Searching for Gravitational Waves: An Update

Searching for Gravitational Waves: An Update

The College of Sciences invite the Georgia Tech community to join a live viewing of the news conference from Washington, D.C.

Date

February 11, 2016 - 9:30am to 10:30am

Location

Piedmont Room, Student Center Commons

Speaker

A century after Albert Einstein predicted the existence of gravitational waves, the National Science Foundation (NSF) gathers scientists for an update on efforts to detect these elusive ripples in the cosmos.

The College of Sciences invite the Georgia Tech community to join a live viewing of the news conference from Washington, D.C. 

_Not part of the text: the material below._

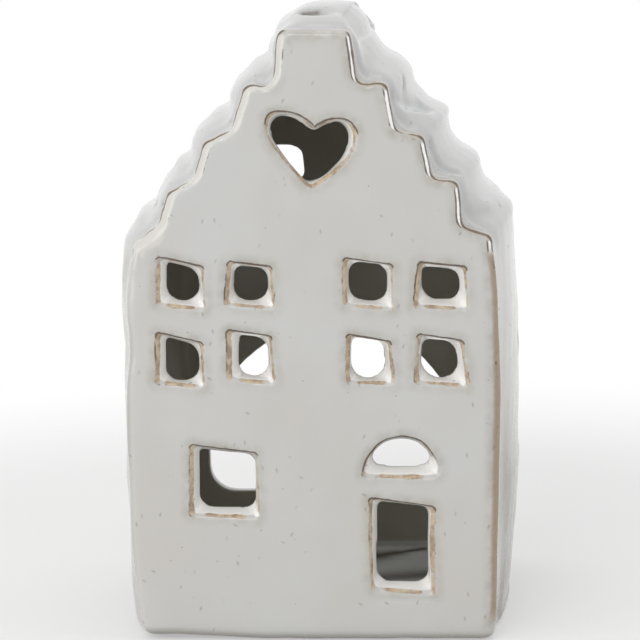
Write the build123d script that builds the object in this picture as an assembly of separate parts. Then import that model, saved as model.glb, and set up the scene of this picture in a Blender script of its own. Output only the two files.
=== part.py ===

At the news conference, scientists from California Institute of Technology, Massachusetts Institute of Technology, and the LIGO (Laser Interferometer Gravitational-Wave Observatory) Scientific Collaboration will discuss efforts to observe and measure gravitational waves. Laura Cadonati, an associate professor of physics, is among the scientists gathering in Washington, D.C.

With the 100th anniversary of Einstein’s prediction, interest on gravitational waves has risen to fever pitch, and rumors have been swirling about whether the LIGO team and its partner, an international team based in Italy, have detected these waves.

After the update, Deirdre Shoemaker, an associate professor in the School of Physics and the director of the Center for Relativistic Astrophysics, will describe the role of Georgia Tech researchers in this effort and answer questions.

LIGO is a system of two identical detectors carefully constructed to detect incredibly tiny vibrations from passing gravitational waves. It was conceived and built by MIT and Caltech researchers and funded by NSF, with significant contributions from other U.S. and international partners. The twin detectors are located 1,865 miles apart, one in Livingston, Louisiana, and the other in Hanford, Washington.